Shangri-La is an exciting new modern opera
composed by groundbreaking composer and percussionist, Susie Ibarra
and award winning Pulitzer Prize poet, Yusef Komunyakaa. It has
inspired the creation of a musical language that both complements
and integrates western classical music, blues, Thai classical and
Thai folk music, as well as contemporary experimental techniques.

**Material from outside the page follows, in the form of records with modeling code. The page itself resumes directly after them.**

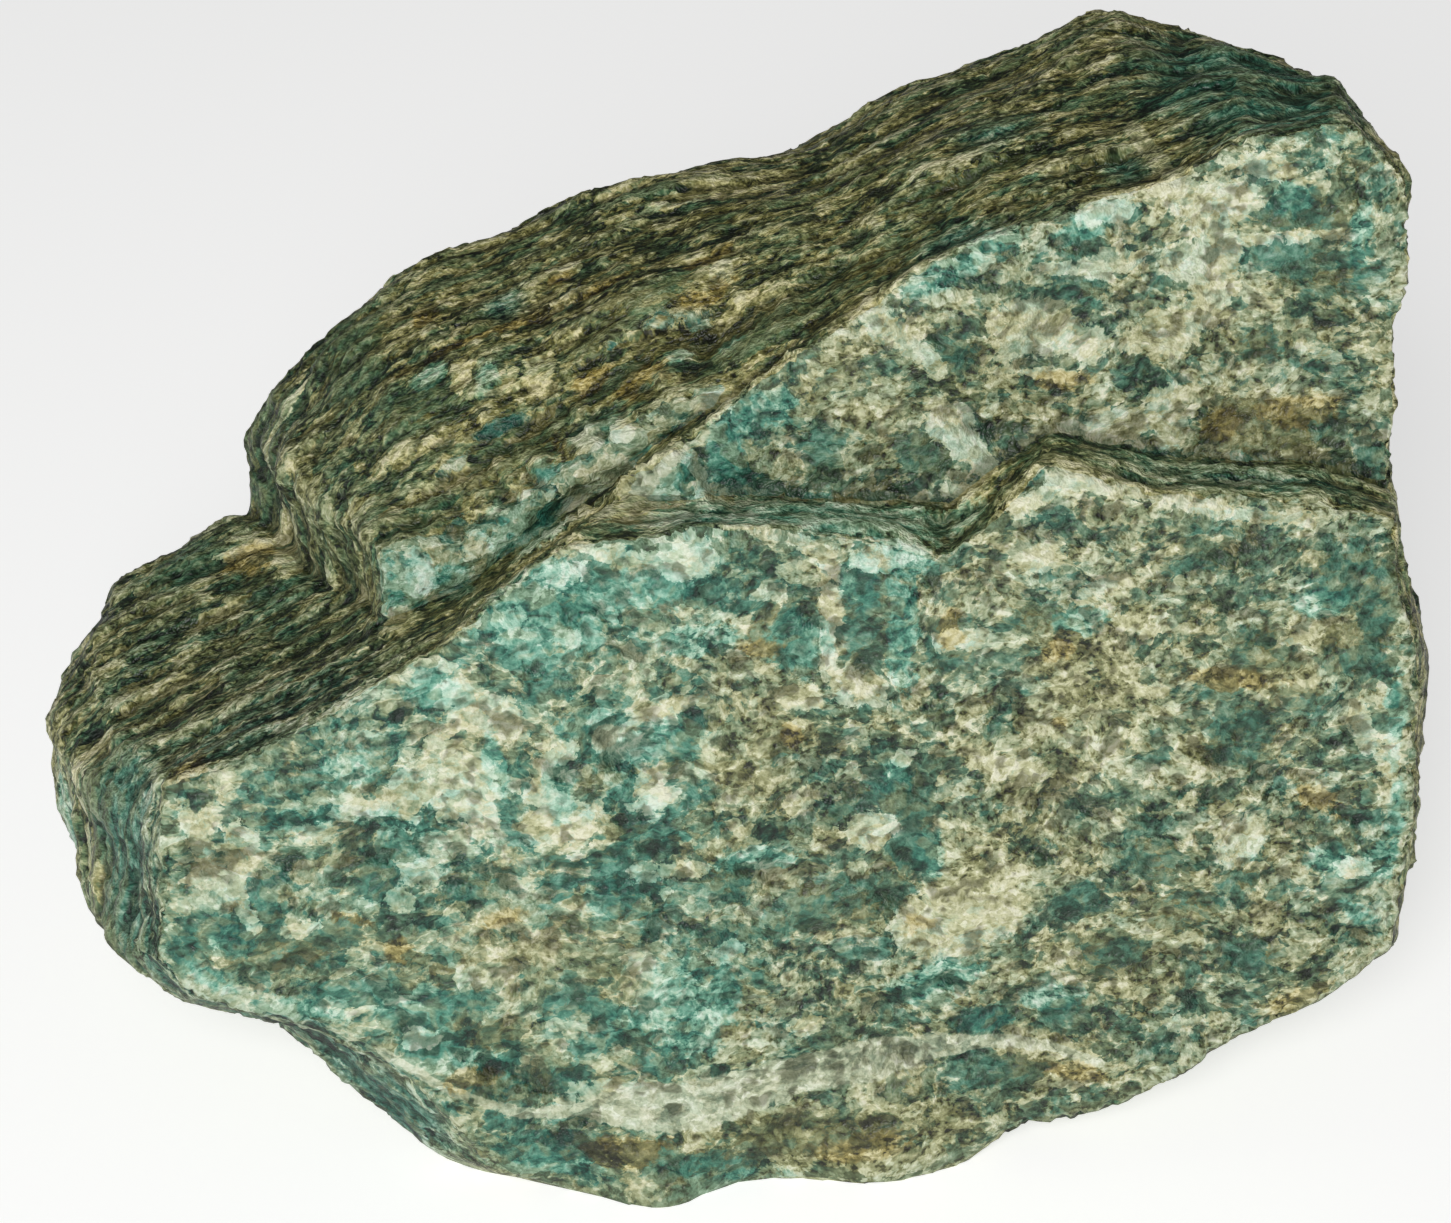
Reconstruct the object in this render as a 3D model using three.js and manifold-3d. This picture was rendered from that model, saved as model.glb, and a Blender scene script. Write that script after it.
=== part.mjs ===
// A rough hand specimen of amazonite, in millimetres, +Z up, resting on a small flat spot.
//
// The stone is one piece. It is a foliated rock that splits along parallel sheets, so it is drawn in
// the frame of those sheets: s runs along a sheet to the right, t runs up the sheet, and n is the
// distance in front of the big front cleavage face (n = 0). A block of stone is a stack of outlines,
// one in each of a few sheets, with the same corners in every outline. Three blocks make the stone:
// the foot block with the front face, the crown block that rises behind it, and the thin face sheet
// that still clings to the crown block's front.
import * as THREE from "three";
import { ImprovedNoise } from "three/addons/math/ImprovedNoise.js";
import { TessellateModifier } from "three/addons/modifiers/TessellateModifier.js";
import { mergeVertices } from "three/addons/utils/BufferGeometryUtils.js";
import Module from "manifold-3d";

// Driving dimensions, in millimetres unless they say degrees.
const SHEET_YAW = 7; // degrees that the front face is turned to the stone's own right
const SHEET_LEAN = 17; // degrees that the front face leans back
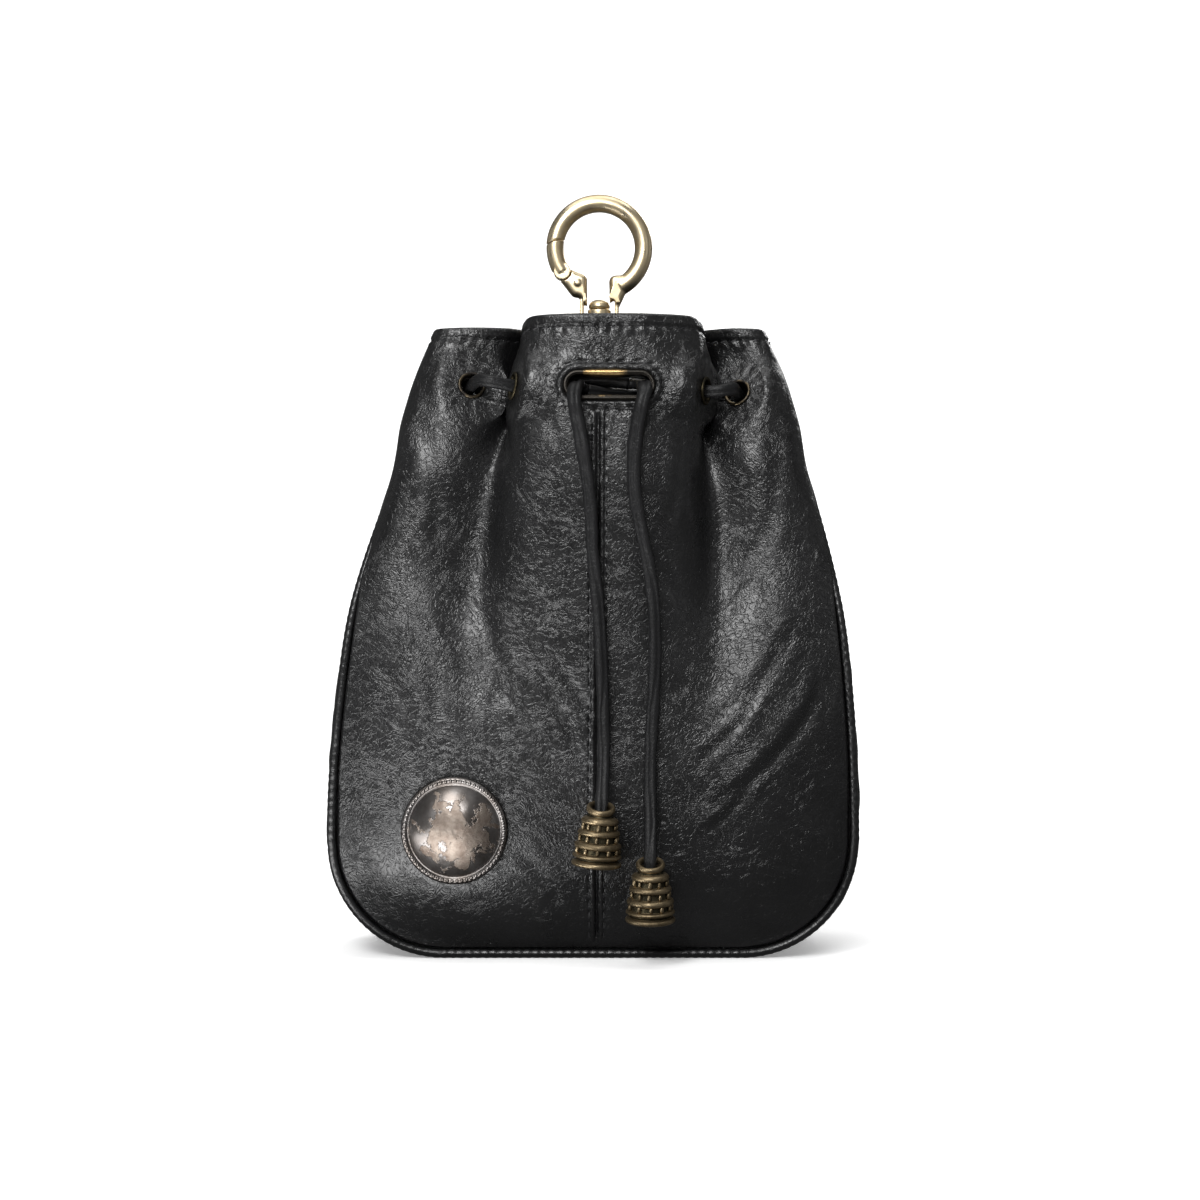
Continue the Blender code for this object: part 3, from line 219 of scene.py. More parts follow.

The musical language created is subtle and whole, yet co-exist playfully
in various forms.
In a setting hyped as being a paradise on earth, there are seven
main characters including John Wong (a Chinese man who calls himself
the Metaphysical Detective) and three American men (Wong calls his
Hypothetical Three), and three Thai women who periodically imitate
the Supremes in a venue called the Carousel Club. Two of the men
characters die: one commits suicide and the other expires ion an
overdose of Viagra. John's challenge is to save the remaining one
of the Hypothetical three. At the heart of Shangri-La are the conflicting
philosophies of Paradise.
Shangri-La is a story of Paradise and Hell, and how these states
can easily change and reverse. Set amidst the background of the
complex problem of the sex trade industry in South East Asia and
the AIDS epidemic. It is told from different points of views of
Thai women, Thai families, foreigners and visitors. Amidst this
backdrop is a subtlety of expression through music, poetry, lyricism
and the drama of a complex mystery and love story.